The 2011 and 2012 are identical except for Decals FYI


----------



## 300hp (Apr 23, 2008)

ok/
Lots of misinformation out there about tuning that shock. When it it set up right....it blows fox air shocks out of the water.

First, the TST is not a shimstack. So, for the best performance, run it wide open. if you want to flick the knob for long climbs or whatever, go for it. But shred with it full open.

The piggyback pressure is essential for getting it to run right. Don't go below 180 psi. Or you'll mix air and oil in the IFP chamber and be a sad panda. If you go above 190 psi, you'll have a ton of bottom out resistance. Start at 180 psi for the most linear feel. Add 10 more psi if you're bottoming out.

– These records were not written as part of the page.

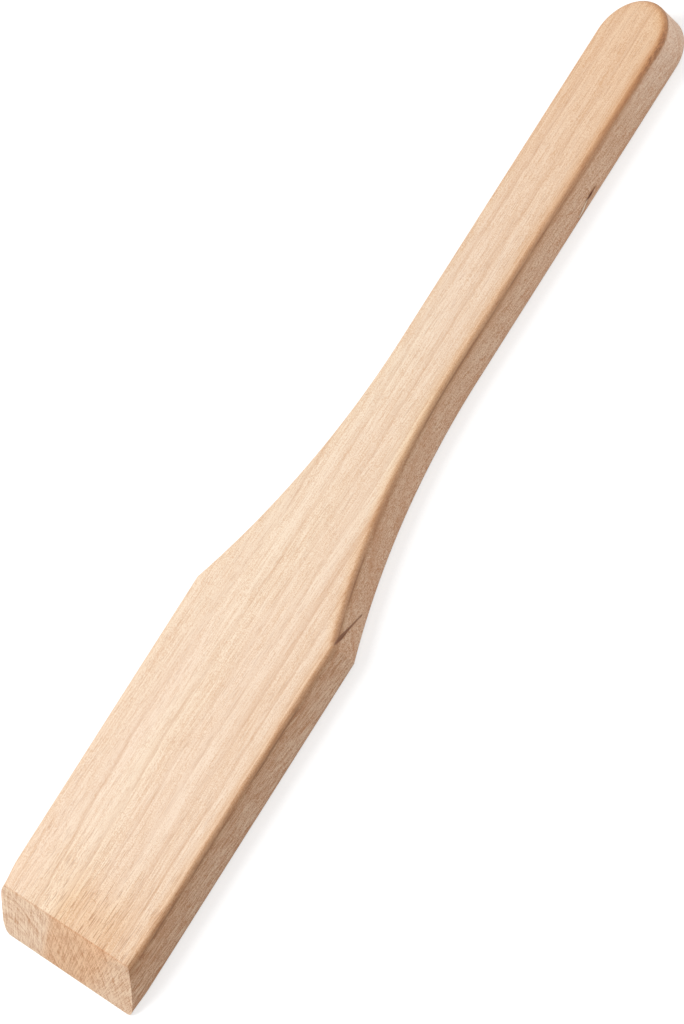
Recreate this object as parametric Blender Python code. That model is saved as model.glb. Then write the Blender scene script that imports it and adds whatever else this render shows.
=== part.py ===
"""A flat wooden spatula for stirring and scraping, made from one board of beech.

It is made as the real one is: the paddle outline is sawn from a planed board, its long
edges are rounded over on both faces with a router, and the blade's end is then sawn off
at a slant, so that the cut stays crisp and its back edge scrapes the pan.

The spatula lies on its back face. +Y runs from the sawn end to the tip of the handle,
+X is its right side seen from above, and the origin is under the middle of its length.
"""
import math

import bmesh
import bpy
from mathutils import Vector

# Driving sizes, in metres and degrees.
overall_length = 0.300      # scraping edge to the tip of the handle
blade_length = 0.107        # scraping edge to the shoulders
blade_width = 0.060
handle_width = 0.0246
board_thickness = 0.0105
sweep_radius = 0.195        # hollow curve from each shoulder into the handle
edge_rounding = 0.0015      # router radius on both faces
end_slope_degrees = 45.0    # sawn end against the back face

# How finely the curves are cut into flat facets.
facet_length = 0.0015
rounding_facets = 5
least_arc_facets = 8

# How far the saw runs past the board, and how much of the board one rounding may take.
saw_overrun = 0.004
rounding_limit_share = 0.45

beech_colour = (0.80, 0.58, 0.40, 1.0)
beech_roughness = 0.55

# Places along the spatula that follow from the driving sizes.
scraping_edge_y = -overall_length / 2
uncut_end_y = scraping_edge_y - edge_rounding - saw_overrun
shoulder_y = scraping_edge_y + blade_length
tip_radius = handle_width / 2
tip_centre_y = overall_length / 2 - tip_radius
shoulder_drop = (blade_width - handle_width) / 2
sweep_angle = math.acos(1 - shoulder_drop / sweep_radius)
handle_start_y = shoulder_y + sweep_radius * math.sin(sweep_angle)


def clear_scene():
    """Remove whatever the opened scene holds."""
    for thing in list(bpy.data.objects):
        bpy.data.objects.remove(thing, do_unlink=True)


def make_beech():
    """Bare, sanded beech, with no oil or varnish on it."""
    beech = bpy.data.materials.new("beech")
    beech.use_nodes = True
    shader = beech.node_tree.nodes["Principled BSDF"]
    shader.inputs["Base Color"].default_value = beech_colour
    shader.inputs["Roughness"].default_value = beech_roughness
    shader.inputs["Metallic"].default_value = 0.0
    return beech


def arc_points(centre, radius, start_angle, end_angle):
    """Points of an arc, both ends included, about one facet length apart."""
    turn = end_angle - start_angle
    facets = max(math.ceil(abs(turn) * radius / facet_length), least_arc_facets)
    points = []
    for step in range(facets + 1):
        angle = start_angle + turn * step / facets
        points.append(centre + radius * Vector((math.cos(angle), math.sin(angle))))
    return points


def right_side_points():
    """Right half of the paddle outline, from the uncut end of the board up to the tip."""
    sweep_centre = Vector((tip_radius + sweep_radius, handle_start_y))
    tip_centre = Vector((0.0, tip_centre_y))
    points = [Vector((blade_width / 2, uncut_end_y))]
    points += arc_points(sweep_centre, sweep_radius, math.pi + sweep_angle, math.pi)
    points += arc_points(tip_centre, tip_radius, 0.0, math.pi / 2)
    return points


def mesh_object(name, bm):
    """Close the mesh's normals outwards and link it as an object of its own."""
    bmesh.ops.recalc_face_normals(bm, faces=bm.faces)
    mesh = bpy.data.meshes.new(name)
    bm.to_mesh(mesh)
    bm.free()
    thing = bpy.data.objects.new(name, mesh)
    bpy.context.scene.collection.objects.link(thing)
    return thing


def extruded(name, corners, sweep):
    """A solid with a flat outline, given as 3D corners, pushed along one direction."""
    bm = bmesh.new()
    outline = bm.faces.new([bm.verts.new(corner) for corner in corners])
    pushed = bmesh.ops.extrude_face_region(bm, geom=[outline])
    moved = [item for item in pushed["geom"] if isinstance(item, bmesh.types.BMVert)]
    bmesh.ops.translate(bm, verts=moved, vec=sweep)
    return mesh_object(name, bm)


def sawn_paddle():
    """The paddle blank: the outline sawn square through the planed board."""
    right = right_side_points()
    left = [Vector((-point.x, point.y)) for point in reversed(right[:-1])]
    corners = [point.to_3d() for point in right + left]
    return extruded("spatula", corners, Vector((0.0, 0.0, board_thickness)))


def slanted_saw():
    """The waste that the slanted end cut takes away, as a cutter right across the blade."""
    rise_per_run = math.tan(math.radians(end_slope_degrees))
    bottom_z = -saw_overrun
    top_z = board_thickness + saw_overrun
    far_y = uncut_end_y - saw_overrun / rise_per_run
    side_x = blade_width / 2 + saw_overrun
    corners = [
        Vector((-side_x, far_y, bottom_z)),
        Vector((-side_x, scraping_edge_y + bottom_z / rise_per_run, bottom_z)),
        Vector((-side_x, scraping_edge_y + top_z / rise_per_run, top_z)),
        Vector((-side_x, far_y, top_z)),
    ]
    saw = extruded("end_saw", corners, Vector((2 * side_x, 0.0, 0.0)))
    saw.hide_render = True
    saw.display_type = "WIRE"
    return saw


def round_over(paddle):
    """Round the long edges of both faces; the upright edges of the shoulders stay sharp."""
    rounding = paddle.modifiers.new("edge_rounding", "BEVEL")
    rounding.width = min(edge_rounding, rounding_limit_share * board_thickness)
    rounding.segments = rounding_facets
    rounding.limit_method = "ANGLE"
    rounding.angle_limit = math.radians(60)
    rounding.use_clamp_overlap = False


def saw_end(paddle, saw):
    """Saw the blade's end off at its slant, after the rounding, so that the cut is crisp."""
    cut = paddle.modifiers.new("end_cut", "BOOLEAN")
    cut.operation = "DIFFERENCE"
    cut.solver = "EXACT"
    cut.object = saw


clear_scene()
spatula = sawn_paddle()
spatula.data.materials.append(make_beech())
spatula.data.shade_smooth()
spatula.data.set_sharp_from_angle(angle=math.radians(30))
round_over(spatula)
saw_end(spatula, slanted_saw())
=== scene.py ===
import math
from types import SimpleNamespace

import bpy
from mathutils import Matrix, Vector


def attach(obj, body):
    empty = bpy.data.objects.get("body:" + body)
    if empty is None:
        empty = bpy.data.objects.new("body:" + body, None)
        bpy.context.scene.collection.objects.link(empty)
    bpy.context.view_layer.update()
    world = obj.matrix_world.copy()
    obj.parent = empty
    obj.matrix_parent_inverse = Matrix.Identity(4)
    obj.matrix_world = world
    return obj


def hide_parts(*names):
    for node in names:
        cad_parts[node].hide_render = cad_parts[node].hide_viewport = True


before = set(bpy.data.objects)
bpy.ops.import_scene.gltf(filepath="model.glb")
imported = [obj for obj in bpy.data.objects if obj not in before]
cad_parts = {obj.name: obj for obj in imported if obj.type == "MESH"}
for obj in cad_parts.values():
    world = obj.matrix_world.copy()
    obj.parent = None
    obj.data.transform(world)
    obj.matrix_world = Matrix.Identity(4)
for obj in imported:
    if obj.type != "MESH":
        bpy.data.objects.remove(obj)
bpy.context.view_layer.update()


# The spatula: one board of bare beech, sawn to a paddle and rounded over with a router
# along its edges. Its blade end is sawn off last, at a slant, and shows the end grain.
# It is all one piece, with nothing fixed to it and no oil or varnish on it.

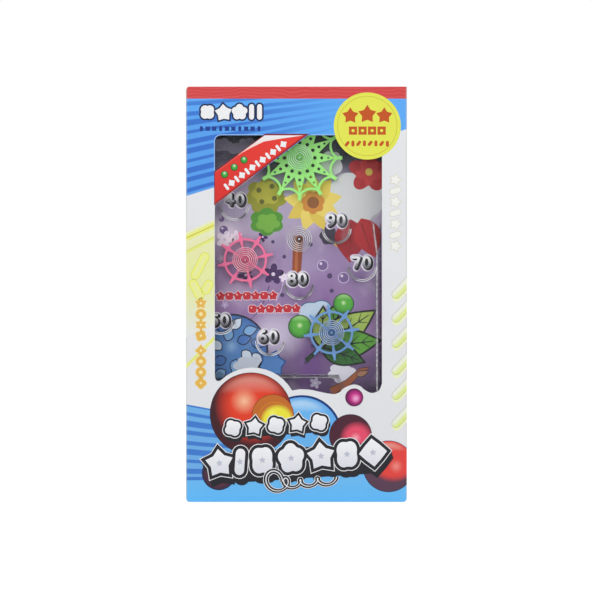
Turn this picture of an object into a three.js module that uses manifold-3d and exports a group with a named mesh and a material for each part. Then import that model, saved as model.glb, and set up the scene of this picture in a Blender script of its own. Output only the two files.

Pressure in the main can will be way lower than you are used to on a fox or rockshox. For reference, on my 150mm remedy (7.87x2.25 shock, 2:6:1 leverage ratio) at 175lbs body weight, I only used 120psi in the main can to get between 25 and 28% sag. Start 10psi less than your body weight, and let air out till you have it they way you want it. I found they run best with a good amount of sag. 30% was the sweet spot. Even at 30% sag, I never bottomed riding aggressively (4ft drops, compressions that use 7" of travel on my 888)

Set it up like that, and have a great time. Anyone who tells you to go lower in the piggyback doesn't know how the shock works.

Hunter


----------